++++ LISTING

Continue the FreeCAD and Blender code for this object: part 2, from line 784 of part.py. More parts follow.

++++++++
++++ LISTING

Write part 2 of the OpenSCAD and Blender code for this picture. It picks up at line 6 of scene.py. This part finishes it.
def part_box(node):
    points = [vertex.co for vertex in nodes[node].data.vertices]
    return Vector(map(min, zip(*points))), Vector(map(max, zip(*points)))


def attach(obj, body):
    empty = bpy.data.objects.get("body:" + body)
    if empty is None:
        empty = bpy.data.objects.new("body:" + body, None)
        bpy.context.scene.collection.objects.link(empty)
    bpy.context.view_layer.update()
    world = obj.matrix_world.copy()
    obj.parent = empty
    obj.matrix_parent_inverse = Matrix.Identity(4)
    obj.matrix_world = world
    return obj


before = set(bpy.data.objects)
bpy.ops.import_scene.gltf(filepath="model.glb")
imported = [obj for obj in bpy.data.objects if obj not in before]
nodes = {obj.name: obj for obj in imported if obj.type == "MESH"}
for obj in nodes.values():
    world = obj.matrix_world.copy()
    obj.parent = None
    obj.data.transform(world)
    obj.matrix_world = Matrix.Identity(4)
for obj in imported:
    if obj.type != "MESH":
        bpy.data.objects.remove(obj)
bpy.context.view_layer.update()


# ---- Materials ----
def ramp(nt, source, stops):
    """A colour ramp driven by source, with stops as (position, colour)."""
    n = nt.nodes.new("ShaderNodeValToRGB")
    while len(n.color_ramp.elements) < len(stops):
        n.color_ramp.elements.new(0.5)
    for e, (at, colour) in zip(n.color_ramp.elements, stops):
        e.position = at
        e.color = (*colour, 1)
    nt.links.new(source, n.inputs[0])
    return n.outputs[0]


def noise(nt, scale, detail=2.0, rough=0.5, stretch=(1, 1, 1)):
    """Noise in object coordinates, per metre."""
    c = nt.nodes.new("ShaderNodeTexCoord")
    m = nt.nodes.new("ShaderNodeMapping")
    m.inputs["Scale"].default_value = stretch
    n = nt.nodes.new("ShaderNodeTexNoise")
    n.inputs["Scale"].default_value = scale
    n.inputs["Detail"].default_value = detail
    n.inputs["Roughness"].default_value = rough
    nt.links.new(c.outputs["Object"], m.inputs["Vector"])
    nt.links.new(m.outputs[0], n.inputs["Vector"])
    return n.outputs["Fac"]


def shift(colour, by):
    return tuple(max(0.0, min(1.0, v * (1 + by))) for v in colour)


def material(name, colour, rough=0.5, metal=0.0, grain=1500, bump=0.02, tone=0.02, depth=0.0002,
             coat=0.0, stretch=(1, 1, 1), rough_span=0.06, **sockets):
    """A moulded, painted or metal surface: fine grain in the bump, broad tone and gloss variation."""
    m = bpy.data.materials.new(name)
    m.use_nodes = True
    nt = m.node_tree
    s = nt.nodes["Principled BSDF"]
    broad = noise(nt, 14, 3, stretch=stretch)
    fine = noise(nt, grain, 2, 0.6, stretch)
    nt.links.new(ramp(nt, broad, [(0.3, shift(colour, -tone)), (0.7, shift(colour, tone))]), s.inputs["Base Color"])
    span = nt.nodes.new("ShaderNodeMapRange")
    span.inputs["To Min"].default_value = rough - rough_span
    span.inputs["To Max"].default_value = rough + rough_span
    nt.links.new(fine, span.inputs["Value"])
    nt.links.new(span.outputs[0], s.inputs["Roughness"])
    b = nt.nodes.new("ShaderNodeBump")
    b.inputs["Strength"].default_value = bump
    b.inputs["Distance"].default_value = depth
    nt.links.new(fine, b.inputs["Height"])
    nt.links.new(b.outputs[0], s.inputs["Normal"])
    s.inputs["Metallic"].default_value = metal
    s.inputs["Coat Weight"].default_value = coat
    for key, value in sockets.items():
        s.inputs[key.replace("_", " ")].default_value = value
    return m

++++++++
++++ LISTING

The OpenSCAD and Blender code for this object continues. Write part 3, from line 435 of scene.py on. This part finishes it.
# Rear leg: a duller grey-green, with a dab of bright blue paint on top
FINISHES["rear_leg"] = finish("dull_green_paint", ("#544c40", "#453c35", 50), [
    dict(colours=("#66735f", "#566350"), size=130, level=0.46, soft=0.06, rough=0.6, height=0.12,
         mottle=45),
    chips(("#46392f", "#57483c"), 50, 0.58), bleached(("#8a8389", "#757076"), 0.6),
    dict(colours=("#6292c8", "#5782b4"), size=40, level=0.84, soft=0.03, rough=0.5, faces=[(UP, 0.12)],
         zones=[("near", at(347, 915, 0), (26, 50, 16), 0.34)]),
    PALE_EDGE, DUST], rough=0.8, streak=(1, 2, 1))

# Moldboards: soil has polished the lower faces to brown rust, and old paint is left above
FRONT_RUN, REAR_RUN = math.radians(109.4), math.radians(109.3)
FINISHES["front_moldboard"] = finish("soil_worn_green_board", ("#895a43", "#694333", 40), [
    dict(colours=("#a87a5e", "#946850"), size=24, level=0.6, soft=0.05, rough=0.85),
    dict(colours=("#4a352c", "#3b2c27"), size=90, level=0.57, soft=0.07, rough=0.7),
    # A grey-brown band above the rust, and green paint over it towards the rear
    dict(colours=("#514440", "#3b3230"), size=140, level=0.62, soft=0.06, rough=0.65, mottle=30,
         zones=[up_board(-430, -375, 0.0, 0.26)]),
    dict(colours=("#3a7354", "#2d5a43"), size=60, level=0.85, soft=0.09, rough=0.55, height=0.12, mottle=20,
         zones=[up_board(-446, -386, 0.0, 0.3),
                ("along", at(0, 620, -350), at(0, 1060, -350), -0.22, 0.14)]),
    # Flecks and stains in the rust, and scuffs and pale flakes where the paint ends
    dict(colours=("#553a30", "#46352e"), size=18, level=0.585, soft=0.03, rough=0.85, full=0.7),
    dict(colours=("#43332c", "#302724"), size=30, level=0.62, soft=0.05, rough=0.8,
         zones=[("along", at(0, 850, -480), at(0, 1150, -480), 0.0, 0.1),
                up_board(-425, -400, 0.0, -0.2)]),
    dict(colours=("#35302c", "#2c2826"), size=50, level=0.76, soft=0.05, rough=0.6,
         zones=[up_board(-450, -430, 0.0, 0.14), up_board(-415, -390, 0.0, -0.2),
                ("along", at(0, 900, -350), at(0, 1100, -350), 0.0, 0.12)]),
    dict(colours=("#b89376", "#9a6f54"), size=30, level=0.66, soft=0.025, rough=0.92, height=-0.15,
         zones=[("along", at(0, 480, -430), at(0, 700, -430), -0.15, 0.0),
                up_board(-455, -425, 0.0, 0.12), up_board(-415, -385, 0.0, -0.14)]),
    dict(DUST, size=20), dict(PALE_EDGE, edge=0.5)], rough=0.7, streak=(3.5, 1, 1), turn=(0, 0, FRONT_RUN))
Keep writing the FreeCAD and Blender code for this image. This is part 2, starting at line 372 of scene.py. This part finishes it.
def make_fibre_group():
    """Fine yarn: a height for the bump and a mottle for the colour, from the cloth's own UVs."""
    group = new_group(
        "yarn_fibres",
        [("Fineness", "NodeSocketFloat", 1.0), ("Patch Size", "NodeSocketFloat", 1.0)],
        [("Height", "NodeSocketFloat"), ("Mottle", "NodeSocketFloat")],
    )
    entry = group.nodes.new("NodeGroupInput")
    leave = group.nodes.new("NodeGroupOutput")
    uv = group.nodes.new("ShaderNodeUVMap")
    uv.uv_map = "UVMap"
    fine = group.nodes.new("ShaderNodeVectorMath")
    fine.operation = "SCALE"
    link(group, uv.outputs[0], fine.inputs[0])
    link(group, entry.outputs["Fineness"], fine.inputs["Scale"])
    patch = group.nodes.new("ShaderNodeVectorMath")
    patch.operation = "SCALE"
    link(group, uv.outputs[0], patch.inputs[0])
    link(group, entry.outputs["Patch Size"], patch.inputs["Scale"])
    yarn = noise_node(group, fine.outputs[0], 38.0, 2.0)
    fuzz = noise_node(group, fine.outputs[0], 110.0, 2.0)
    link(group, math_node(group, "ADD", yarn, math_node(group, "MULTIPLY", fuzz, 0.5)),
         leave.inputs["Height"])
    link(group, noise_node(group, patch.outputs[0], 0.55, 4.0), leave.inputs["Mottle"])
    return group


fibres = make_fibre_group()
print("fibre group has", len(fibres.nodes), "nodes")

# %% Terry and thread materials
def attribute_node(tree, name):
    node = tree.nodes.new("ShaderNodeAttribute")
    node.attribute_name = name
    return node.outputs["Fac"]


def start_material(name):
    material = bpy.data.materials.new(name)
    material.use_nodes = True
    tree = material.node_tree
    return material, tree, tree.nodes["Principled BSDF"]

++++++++

**OBJECTIVE:** Look over the material above and show each line where "before" appears.

**OUTPUT FOR THIS TASK:**
before = set(bpy.data.objects)
imported = [obj for obj in bpy.data.objects if obj not in before]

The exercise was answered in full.